Introduction to Integrated Circuits (ICs)

Integrated circuits, commonly known as ICs or chips, are miniaturized electronic circuits manufactured on a thin substrate of semiconductor material, typically silicon. These tiny devices have revolutionized the world of electronics since their invention in the late 1950s. As a circuit designer, understanding the fundamentals of ICs is crucial for creating efficient and reliable circuit boards.

History of Integrated Circuits

The concept of integrated circuits was first proposed by Geoffrey Dummer, a British radar engineer, in 1952. However, it was not until 1958 that Jack Kilby, an engineer at Texas Instruments, created the first functional integrated circuit. Kilby’s IC was made of germanium and consisted of a single transistor, three resistors, and a capacitor.

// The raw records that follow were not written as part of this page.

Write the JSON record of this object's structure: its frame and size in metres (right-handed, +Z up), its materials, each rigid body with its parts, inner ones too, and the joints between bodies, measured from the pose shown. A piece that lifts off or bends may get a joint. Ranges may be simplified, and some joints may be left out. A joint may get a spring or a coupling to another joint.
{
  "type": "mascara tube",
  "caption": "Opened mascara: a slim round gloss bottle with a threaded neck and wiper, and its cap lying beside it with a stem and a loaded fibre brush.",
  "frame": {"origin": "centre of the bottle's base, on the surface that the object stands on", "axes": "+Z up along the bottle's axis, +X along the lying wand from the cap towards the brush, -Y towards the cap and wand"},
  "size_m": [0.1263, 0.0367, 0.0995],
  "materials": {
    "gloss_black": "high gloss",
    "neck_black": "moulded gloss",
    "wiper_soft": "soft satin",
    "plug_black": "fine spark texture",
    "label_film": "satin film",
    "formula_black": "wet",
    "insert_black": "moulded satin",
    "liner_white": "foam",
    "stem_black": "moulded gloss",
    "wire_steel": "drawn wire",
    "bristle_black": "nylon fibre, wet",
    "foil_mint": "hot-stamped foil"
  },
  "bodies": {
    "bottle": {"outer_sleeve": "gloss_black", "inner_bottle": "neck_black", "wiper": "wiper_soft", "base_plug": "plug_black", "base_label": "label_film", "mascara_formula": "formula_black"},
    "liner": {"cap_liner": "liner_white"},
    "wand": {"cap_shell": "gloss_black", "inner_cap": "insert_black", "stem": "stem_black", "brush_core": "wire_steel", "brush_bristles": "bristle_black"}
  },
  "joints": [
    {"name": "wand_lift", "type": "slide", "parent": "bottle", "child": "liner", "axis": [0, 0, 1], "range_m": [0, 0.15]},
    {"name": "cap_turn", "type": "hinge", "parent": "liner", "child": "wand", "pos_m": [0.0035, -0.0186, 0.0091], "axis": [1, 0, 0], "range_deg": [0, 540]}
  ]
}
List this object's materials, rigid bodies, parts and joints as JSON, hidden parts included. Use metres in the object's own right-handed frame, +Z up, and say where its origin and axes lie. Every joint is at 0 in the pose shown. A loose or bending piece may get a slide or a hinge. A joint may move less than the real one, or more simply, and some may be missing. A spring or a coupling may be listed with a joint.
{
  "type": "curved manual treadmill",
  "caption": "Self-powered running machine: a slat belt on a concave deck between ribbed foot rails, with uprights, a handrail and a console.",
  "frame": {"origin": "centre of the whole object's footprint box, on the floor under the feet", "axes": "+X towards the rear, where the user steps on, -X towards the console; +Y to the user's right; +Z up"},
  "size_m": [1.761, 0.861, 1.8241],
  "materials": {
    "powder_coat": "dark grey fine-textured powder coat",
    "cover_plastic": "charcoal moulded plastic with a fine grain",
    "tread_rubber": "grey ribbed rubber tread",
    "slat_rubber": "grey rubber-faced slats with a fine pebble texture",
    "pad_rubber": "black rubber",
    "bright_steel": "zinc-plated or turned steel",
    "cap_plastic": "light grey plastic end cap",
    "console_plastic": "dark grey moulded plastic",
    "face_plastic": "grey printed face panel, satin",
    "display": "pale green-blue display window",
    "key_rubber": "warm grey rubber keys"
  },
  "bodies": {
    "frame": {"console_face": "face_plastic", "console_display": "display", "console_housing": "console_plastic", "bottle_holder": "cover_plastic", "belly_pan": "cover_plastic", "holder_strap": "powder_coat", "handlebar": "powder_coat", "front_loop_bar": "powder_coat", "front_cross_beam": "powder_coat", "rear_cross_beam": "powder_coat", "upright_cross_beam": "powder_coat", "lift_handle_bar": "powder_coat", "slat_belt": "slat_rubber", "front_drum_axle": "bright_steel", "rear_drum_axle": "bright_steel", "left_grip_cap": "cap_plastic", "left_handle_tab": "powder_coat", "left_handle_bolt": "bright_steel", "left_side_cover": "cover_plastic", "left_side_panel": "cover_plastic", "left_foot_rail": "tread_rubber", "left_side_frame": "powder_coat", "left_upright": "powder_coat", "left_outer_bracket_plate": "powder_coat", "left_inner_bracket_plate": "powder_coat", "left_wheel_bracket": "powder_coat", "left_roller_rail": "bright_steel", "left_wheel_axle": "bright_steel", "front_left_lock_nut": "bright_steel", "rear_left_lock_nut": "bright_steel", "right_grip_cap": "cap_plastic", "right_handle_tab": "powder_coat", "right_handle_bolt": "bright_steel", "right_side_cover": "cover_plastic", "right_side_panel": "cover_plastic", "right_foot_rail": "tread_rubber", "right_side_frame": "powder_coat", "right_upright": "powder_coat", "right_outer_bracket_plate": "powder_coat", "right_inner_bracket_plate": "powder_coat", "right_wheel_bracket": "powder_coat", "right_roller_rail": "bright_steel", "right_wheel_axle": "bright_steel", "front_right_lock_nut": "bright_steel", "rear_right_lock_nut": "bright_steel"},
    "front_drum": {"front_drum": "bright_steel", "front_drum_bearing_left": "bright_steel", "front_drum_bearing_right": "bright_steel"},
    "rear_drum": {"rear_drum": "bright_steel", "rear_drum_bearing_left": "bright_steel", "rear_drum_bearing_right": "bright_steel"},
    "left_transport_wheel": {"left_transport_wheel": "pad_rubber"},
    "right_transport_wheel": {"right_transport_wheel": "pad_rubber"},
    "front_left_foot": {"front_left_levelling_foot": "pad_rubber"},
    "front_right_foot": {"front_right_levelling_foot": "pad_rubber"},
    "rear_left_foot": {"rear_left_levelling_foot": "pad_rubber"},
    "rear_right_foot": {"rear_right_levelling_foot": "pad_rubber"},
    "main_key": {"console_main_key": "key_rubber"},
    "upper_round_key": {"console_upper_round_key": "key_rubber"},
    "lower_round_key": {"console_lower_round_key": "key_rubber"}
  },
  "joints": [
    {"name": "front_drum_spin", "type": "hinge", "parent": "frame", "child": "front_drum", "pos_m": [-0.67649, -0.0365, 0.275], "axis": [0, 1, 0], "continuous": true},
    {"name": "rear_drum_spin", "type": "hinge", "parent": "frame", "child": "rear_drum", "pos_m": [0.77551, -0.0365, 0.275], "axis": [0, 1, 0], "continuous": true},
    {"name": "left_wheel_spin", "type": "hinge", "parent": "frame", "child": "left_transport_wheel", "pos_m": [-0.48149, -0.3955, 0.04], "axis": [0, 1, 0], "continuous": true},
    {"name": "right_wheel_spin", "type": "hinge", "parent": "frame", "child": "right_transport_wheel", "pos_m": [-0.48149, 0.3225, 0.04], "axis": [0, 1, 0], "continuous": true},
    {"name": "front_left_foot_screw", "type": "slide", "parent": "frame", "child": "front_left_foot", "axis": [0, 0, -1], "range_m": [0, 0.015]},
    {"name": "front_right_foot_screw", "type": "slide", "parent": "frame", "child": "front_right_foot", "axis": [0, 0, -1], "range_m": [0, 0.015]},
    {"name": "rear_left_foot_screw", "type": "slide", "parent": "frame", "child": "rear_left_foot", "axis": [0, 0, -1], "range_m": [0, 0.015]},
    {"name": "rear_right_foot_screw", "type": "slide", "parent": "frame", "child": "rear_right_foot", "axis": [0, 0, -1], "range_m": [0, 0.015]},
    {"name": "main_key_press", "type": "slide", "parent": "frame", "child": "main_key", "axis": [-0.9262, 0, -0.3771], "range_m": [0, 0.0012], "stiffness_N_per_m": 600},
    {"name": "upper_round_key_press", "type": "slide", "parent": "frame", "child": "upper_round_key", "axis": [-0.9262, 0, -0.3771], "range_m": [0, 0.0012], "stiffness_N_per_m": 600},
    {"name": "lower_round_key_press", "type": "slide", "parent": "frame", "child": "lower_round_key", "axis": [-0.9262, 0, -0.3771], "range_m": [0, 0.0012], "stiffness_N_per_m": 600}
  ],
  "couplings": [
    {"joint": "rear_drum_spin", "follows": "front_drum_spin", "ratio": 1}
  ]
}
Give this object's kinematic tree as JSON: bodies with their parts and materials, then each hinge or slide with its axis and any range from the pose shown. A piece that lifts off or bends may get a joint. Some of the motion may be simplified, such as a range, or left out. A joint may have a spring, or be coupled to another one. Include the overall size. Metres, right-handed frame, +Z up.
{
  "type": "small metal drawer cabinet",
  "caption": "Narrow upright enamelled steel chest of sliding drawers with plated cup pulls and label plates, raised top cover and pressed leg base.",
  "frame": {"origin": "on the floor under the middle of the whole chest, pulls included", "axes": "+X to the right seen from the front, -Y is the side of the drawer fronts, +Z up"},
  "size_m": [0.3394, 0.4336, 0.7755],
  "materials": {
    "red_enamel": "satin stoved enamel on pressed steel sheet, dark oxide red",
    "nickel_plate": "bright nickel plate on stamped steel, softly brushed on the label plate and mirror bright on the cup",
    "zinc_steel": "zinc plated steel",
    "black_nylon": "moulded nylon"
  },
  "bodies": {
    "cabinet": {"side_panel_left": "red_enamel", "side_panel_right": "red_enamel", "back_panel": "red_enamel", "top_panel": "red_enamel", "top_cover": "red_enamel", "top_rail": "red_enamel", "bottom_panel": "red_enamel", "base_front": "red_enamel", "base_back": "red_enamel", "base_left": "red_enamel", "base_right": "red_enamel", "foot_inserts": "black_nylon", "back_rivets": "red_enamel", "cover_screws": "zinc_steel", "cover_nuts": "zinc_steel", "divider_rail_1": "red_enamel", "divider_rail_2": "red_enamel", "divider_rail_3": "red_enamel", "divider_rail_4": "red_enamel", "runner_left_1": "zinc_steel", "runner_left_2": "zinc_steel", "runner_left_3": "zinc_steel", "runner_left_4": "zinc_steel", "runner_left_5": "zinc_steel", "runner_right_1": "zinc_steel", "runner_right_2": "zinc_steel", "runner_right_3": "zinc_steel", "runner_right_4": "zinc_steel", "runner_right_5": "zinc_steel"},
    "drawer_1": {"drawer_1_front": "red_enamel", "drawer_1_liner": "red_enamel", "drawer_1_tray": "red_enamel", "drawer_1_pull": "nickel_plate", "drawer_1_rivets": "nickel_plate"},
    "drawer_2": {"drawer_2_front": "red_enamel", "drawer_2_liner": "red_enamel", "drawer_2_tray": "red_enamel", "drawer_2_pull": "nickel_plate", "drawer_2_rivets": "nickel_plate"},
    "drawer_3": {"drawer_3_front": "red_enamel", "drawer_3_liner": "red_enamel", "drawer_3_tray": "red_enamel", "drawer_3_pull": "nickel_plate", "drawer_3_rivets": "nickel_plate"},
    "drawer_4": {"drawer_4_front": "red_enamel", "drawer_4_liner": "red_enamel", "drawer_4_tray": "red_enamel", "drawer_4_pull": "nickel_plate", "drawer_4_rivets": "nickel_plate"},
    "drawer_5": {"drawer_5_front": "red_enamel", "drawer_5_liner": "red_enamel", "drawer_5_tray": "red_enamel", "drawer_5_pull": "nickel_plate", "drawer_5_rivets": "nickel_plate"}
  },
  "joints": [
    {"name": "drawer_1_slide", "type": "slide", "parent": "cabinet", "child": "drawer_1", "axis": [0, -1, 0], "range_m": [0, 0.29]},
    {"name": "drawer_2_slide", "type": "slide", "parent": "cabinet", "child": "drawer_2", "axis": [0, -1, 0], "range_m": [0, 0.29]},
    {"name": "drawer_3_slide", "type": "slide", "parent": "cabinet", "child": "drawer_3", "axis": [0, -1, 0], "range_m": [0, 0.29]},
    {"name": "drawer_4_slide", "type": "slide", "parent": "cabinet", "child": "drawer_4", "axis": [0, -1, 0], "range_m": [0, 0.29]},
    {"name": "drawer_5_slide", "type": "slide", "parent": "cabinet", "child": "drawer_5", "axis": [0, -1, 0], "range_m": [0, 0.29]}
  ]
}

In 1959, Robert Noyce, co-founder of Fairchild Semiconductor and Intel, developed a more practical version of the integrated circuit using silicon. Noyce’s design laid the foundation for modern IC manufacturing processes.

Advantages of Integrated Circuits

Integrated circuits offer several advantages over discrete components:

1. Miniaturization: ICs allow for the integration of thousands to billions of transistors on a single chip, enabling the creation of compact and efficient electronic devices.

2. Reliability: By reducing the number of interconnections and components, ICs minimize the risk of failure and improve overall system reliability.

3. Cost-effectiveness: Mass production of ICs has made them increasingly affordable, enabling the widespread adoption of electronic devices.

4. Speed: The close proximity of components within an IC reduces signal propagation delays, allowing for faster operation.

5. Power efficiency: ICs consume less power compared to discrete components, making them suitable for battery-powered devices.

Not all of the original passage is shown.